96 Wash. 503 | Wash. | 1917
— Respondent, a dealer in fence posts, contracted with appellant, whose principal office is at Omaha, Nebraska, to furnish posts in carload lots. The posts were shipped by respondent, upon the order of appellant, to various places throughout the middle west where it had found customers. The transactions between the parties ran over a period of more than two years. Differences growing out of rejections by customers, and shortages and other like items arose between the parties, so that in April, 1915, respondent claimed there was due him from appellant a balance of $498.81.

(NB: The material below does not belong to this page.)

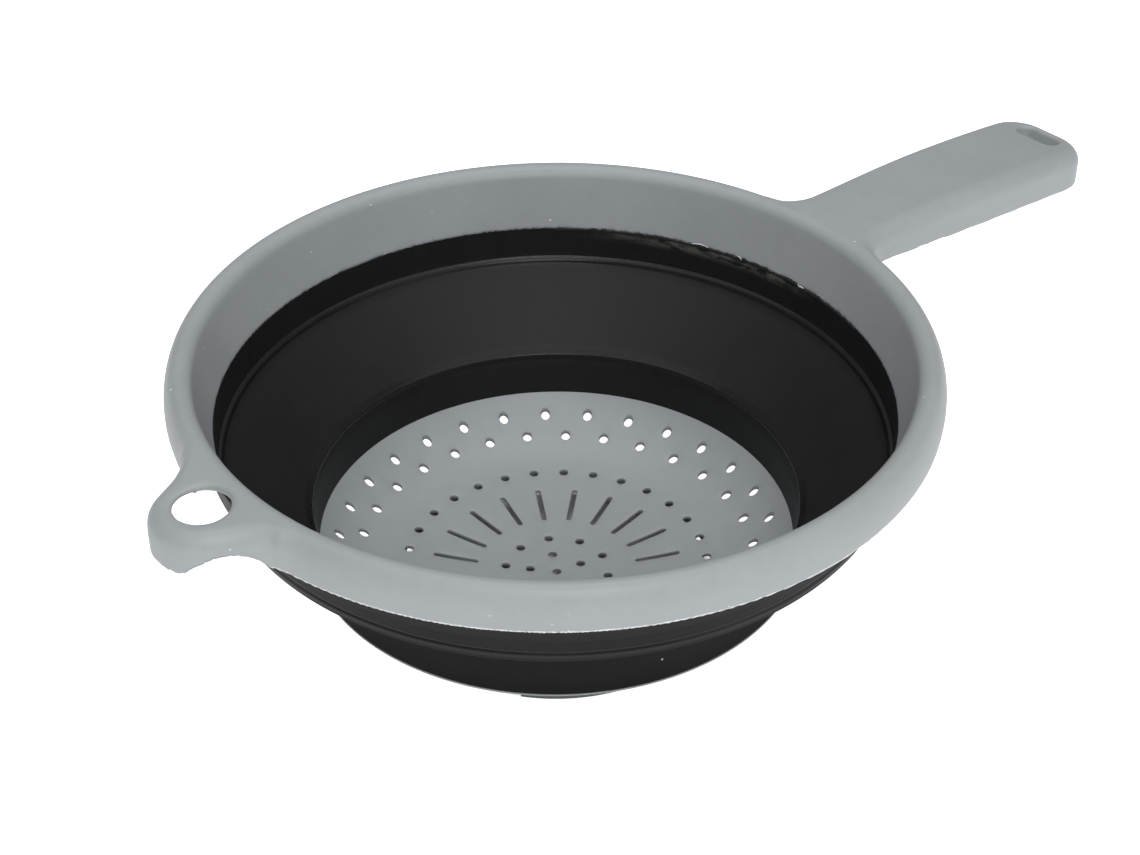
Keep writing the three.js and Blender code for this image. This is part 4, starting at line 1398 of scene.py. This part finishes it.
class COLANDER_OT_strainer_dish(bpy.types.Operator):
    """Build the grey strainer dish with its holes, slots and foot ring"""

    bl_idname = "colander.strainer_dish"
    bl_label = "Strainer dish"

    def execute(self, context):
        scene = context.scene
        dish = scene.colander_dish
        material = grey_plastic(scene.colander_finishes)
        made = piece("grey_dish", *dish_mesh(dish), material)
        fuse(made, piece("grey_foot", *foot_mesh(dish), material))
        fuse(made, piece("grey_step", *step_mesh(scene.colander_wall), material))
        hold_place(made.data)
        made.data.shade_smooth()
        made.data.set_sharp_from_angle(angle=radians(DISH_SHARP))
        inside_cad_box(made)
        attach(made, "base")
        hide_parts("strainer_dish")
        return {"FINISHED"}


class COLANDER_OT_stage(bpy.types.Operator):
    """Set up the camera, the pale floor and the soft light"""

    bl_idname = "colander.stage"
    bl_label = "Stage"

    def execute(self, context):
        scene, studio = context.scene, context.scene.colander_studio
        shift = Vector((AXIS_X, 0, 0))
        place, aim = Vector(studio.camera_place) + shift, Vector(studio.camera_aim) + shift
        lens = bpy.data.cameras.new("camera")
        lens.lens, lens.sensor_width, lens.clip_end = studio.lens, 36, 50
        camera = bpy.data.objects.new("camera", lens)
        look = (aim - place).to_track_quat("-Z", "Y").to_matrix().to_4x4()
        camera.matrix_world = (
            Matrix.Translation(place) @ look @ Matrix.Rotation(-studio.camera_roll, 4, "Z")
        )
        scene.collection.objects.link(camera)
        scene.camera = camera
        world = bpy.data.worlds.new("sky")
        world.use_nodes = True
        background = world.node_tree.nodes["Background"]
        Nodes(world.node_tree).dress(background, Color=(1, 1, 1, 1), Strength=studio.sky)
        scene.world = world
        scene.view_settings.view_transform = "Standard"
        corners = FLOOR_REACH * np.array([(-1, -1, 0), (1, -1, 0), (1, 1, 0), (-1, 1, 0)])
        ground = piece("floor", corners, [(0, 1, 2, 3)], pale_floor(studio))
        for name, where, at, size, power in LAMPS:
            light = bpy.data.lights.new(name, "AREA")
            light.shape, light.size, light.energy = "DISK", size, power
            lamp = bpy.data.objects.new(name, light)
            lamp.location = Vector(where) + shift
            lamp.rotation_euler = (Vector(at) - Vector(where)).to_track_quat("-Z", "Y").to_euler()
            scene.collection.objects.link(lamp)
        return {"FINISHED"}


class COLANDER_PT_parts(bpy.types.Panel):
    """Lists the colander's pieces, sizes and finishes"""

    bl_label = "Colander"
    bl_idname = "COLANDER_PT_parts"
    bl_space_type = "VIEW_3D"
    bl_region_type = "UI"
    bl_category = "Colander"

    def draw(self, context):
        for kind in PIECES:
            self.layout.operator(kind.bl_idname)
        for title, group in GROUPS.items():
            box = self.layout.box()
            box.label(text=title.replace("colander_", "").capitalize())
            settings = getattr(context.scene, title)
            for name in group.__annotations__:
                box.prop(settings, name)


PIECES = (
    COLANDER_OT_stage,
    COLANDER_OT_rim_frame,
    COLANDER_OT_folding_wall,
    COLANDER_OT_seam_flash,
    COLANDER_OT_strainer_dish,
)
GROUPS = {
    "colander_rim": RimSizes,
    "colander_handle": HandleSizes,
    "colander_loop": LoopSizes,
    "colander_wall": WallSizes,
    "colander_flash": FlashSizes,
    "colander_dish": DishSizes,
    "colander_finishes": Finishes,
    "colander_studio": StudioSizes,
}


def register():
    for group in GROUPS.values():
        bpy.utils.register_class(group)
    for kind in (*PIECES, COLANDER_PT_parts):
        bpy.utils.register_class(kind)
    for name, group in GROUPS.items():
        setattr(bpy.types.Scene, name, PointerProperty(type=group))


def unregister():
    for name in GROUPS:
        delattr(bpy.types.Scene, name)
    for kind in (COLANDER_PT_parts, *PIECES):
        bpy.utils.unregister_class(kind)
    for group in GROUPS.values():
        bpy.utils.unregister_class(group)


def main():
    register()
    bpy.ops.colander.stage()
    bpy.ops.colander.rim_frame()
    bpy.ops.colander.folding_wall()
    bpy.ops.colander.seam_flash()
    bpy.ops.colander.strainer_dish()


if __name__ == "__main__":
    main()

Appellant pleads accord and satisfaction. The trial judge rejected a part of respondent’s claims and rendered judgment for $262.16. Payments were made by what are called by counsel voucher checks. These checks were upon printed forms. ' Each of them reciting: “In full settlement of account below.” Below is a ruled space for items. In this
“Endorsement of this voucher check constitutes acknowledgment by payee of full payment of the account specified hereon. Void if altered or erased in any way. Return to payor if not correct.”
The trial judge found that, notwithstanding the form of these voucher checks, they had been received with an understanding on the part of the payee that the differences existing between the parties were to be settled later on, and that as to some of the items the appellant itself had taken the position that the checks were not final as between the parties.
Appellant has filed a very able brief to sustain its contention, but we are unable to distinguish the case from that of Allen v. Tacoma Mill Co., 18 Wash. 216, 51 Pac. 372, and without further discussion, we rest the law of the case upon that authority.
Having in mind the authority cited, we think that the words following the signature of the payee are no more than a statement on the part of the drawer of the check of its conception of the legal effect of receiving and indorsing the voucher check. The controlling words, if any, are those printed as a part of the body of the check, to wit: “In full settlement of account below.”
As for the facts, we are not prepared to say that the findings of the trial judge are not sustained by a preponderance of the testimony.
Affirmed.
Ellis, C. J., Morris, Main, and Webster, JJ., concur.